Moscow's survivors of an atomic strike are hanging on to life in its subway network, designed by Stalin and his successors to withstand nuclear warfare. Theoretically, its 100+ stations should shield millions, but when the bombs struck, only subway passengers and a few lucky people above ground made it into the system before its doors and gates closed. Survivors stayed on in its stations and over time each station developed its own coping system re survival and security, guarding its entry- and exit points from inside the tunnels. Going outside by day means death from radiation (nuclear, sun). At night, highly-paid Stalkers clad in protective gear venture into the destroyed city on behalf of investors, to retrieve key items...
The book's hero is Artyom. He is in his 20s, an early orphan, brought up by foster father Sukhoy, a kind of diplomat for the tube station they live in in. Tube stations have become stratified into e.g. communist, fascist, free trade and purely criminal enclaves. Followers of other faiths or worldviews dominate other stations. Some adjoining stations have merged into confederations. The strongest is the Hanze-federation controlling on the Moscow circle line every station where branch lines come in.
What makes this a novel is Artyom, who is given a task by a man described as the Hunter, a killer assigned to protect the system against fatal dangers from within and outside. If he fails to return from his next mission, Artyom has to carry a verbal message to a person living in Polis...

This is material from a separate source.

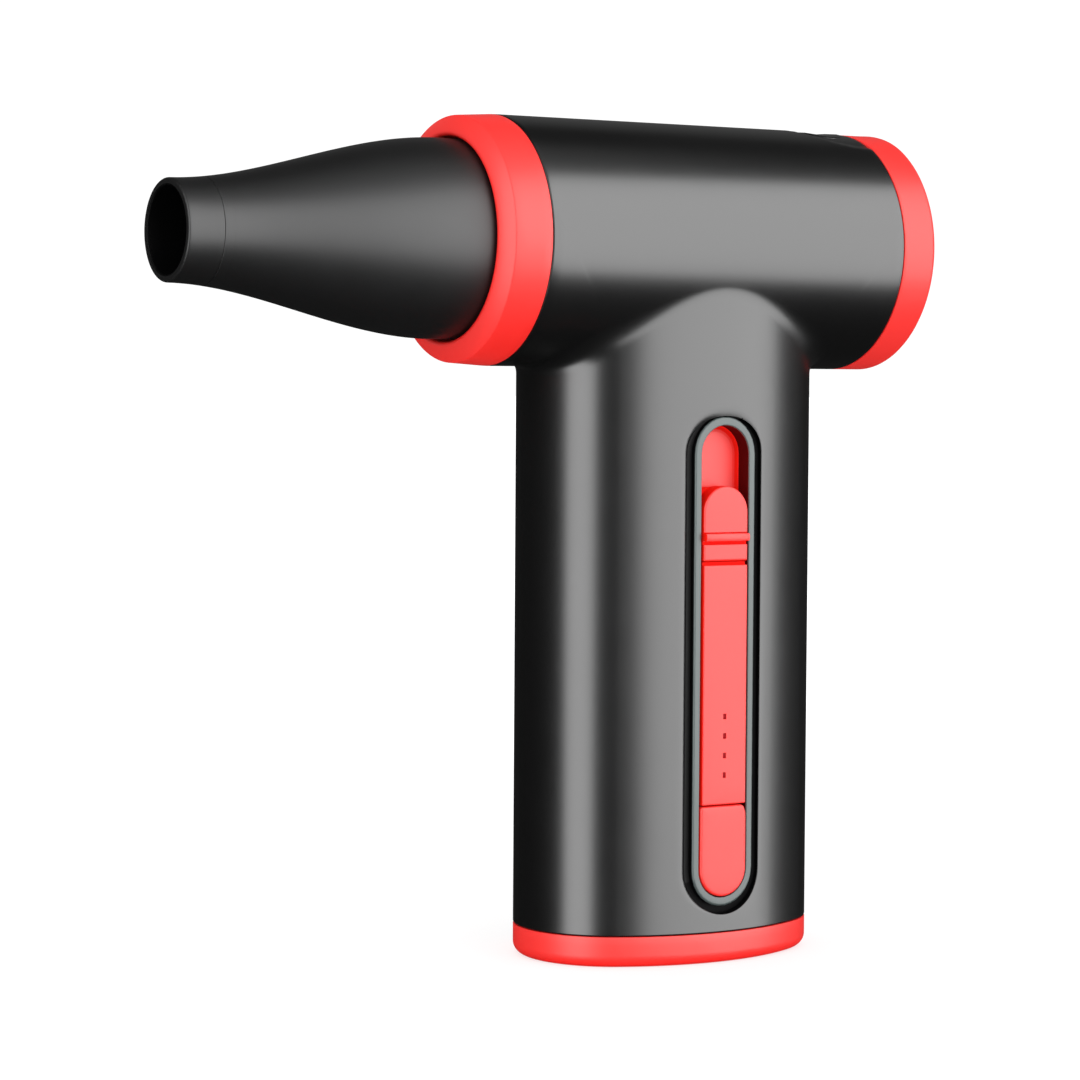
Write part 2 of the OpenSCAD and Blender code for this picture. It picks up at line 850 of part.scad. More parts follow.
module strip_tray() {
    color([0.86, 0.17, 0.14])
        difference() {
            slot_prism(tray_outer, strip_bottom - tray_wall, strip_top + tray_wall,
                rim_front + rim_lip + fit_gap, tray_back);
            slot_prism(strip_width, strip_bottom, strip_top, outside_y, track_floor);
            box([-2.4, outside_y, stem_z - 0.3], [2.4, 0, stem_z + 3 + slider_travel + 0.3]);
            box([-4.8, outside_y, usb_z - 1.9], [4.8, 0, usb_z + 1.9]);
            for (i = [0:3])
                translate([0, 0, light_low + i * light_pitch])
                    box([-0.6, outside_y, -0.8], [0.6, 0, 0.8]);
            translate([-10, flap_axis_y, flap_axis_z])
                rotate([0, 90, 0])
                    cylinder(h = 20, r = 0.47);
        }
}

module strip_plate() {
    half = skin_width / 2;
    low = flap_top + loose_gap;
    color([0.88, 0.18, 0.15])
        difference() {
            box([-half, skin_front, low], [half, track_floor - fit_gap, plate_top]);
            box([-half + 1.2, skin_front + 1.6, low + 1.2],
                [half - 1.2, track_floor + 1, plate_top - 1.2]);
            for (i = [0:3])
                translate([0, 0, light_low + i * light_pitch])
                    box([-0.45, outside_y, -0.65], [0.45, 0, 0.65]);
        }
}

module speed_slider() {
    half = skin_width / 2;
    top = slider_bottom + slider_height;
    color([0.88, 0.18, 0.15])
        union() {
            translate([0, skin_front + 1.7, 0])
                rotate([90, 0, 0])
                    linear_extrude(1.7) {
                        translate([-half, slider_bottom])
                            square([skin_width, slider_height - half]);
                        translate([0, top - half])
                            circle(r = half, $fn = 72);
                    }
            difference() {
                translate([0, track_floor - fit_gap, 0])
                    rotate([90, 0, 0])
                        linear_extrude(track_floor - fit_gap - skin_front - 1) {
                            translate([-half + 0.1, slider_bottom])
                                square([skin_width - 0.2, slider_height - 2.4]);
                            translate([-half + 2.1, slider_bottom])
                                square([skin_width - 4.2, slider_height - 0.4]);
                            for (s = [-1, 1])
                                translate([s * (half - 2.1), top - 2.4])
                                    circle(r = 2);
                        }
                box([-half + 1.5, skin_front + 1.6, slider_bottom + 1.4],
                    [half - 1.5, track_floor + 1, top - 4]);
            }
            box([-half - 0.1, skin_front - 0.9, slider_bottom + 4],
                [half + 0.1, skin_front + 0.5, slider_bottom + 6.1]);
            for (s = [-1, 1])
                translate([s * 1.7, 0, 0])
                    box([-0.6, skin_front + 1, stem_z], [0.6, tray_back + 0.6, stem_z + 3]);
        }
}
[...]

This is a rich novel for aficionados of SF and perhaps academics, because Artyom meets many interesting people on his Odyssee to Polis. It is a complex of four stations below Moscow's city centre where the last living scientists and artists live, a community willing to pay high rewards to Stalkers to retrieve books from the mega library above ground, rather than for fuel, food and other key resources...
Final words, SF is not my favorite genre. But this book is rich in terms of ideas. It should appeal to readers welcoming an unusual thriller-like, almost classical epos in a dark, and dangerous, underground universe.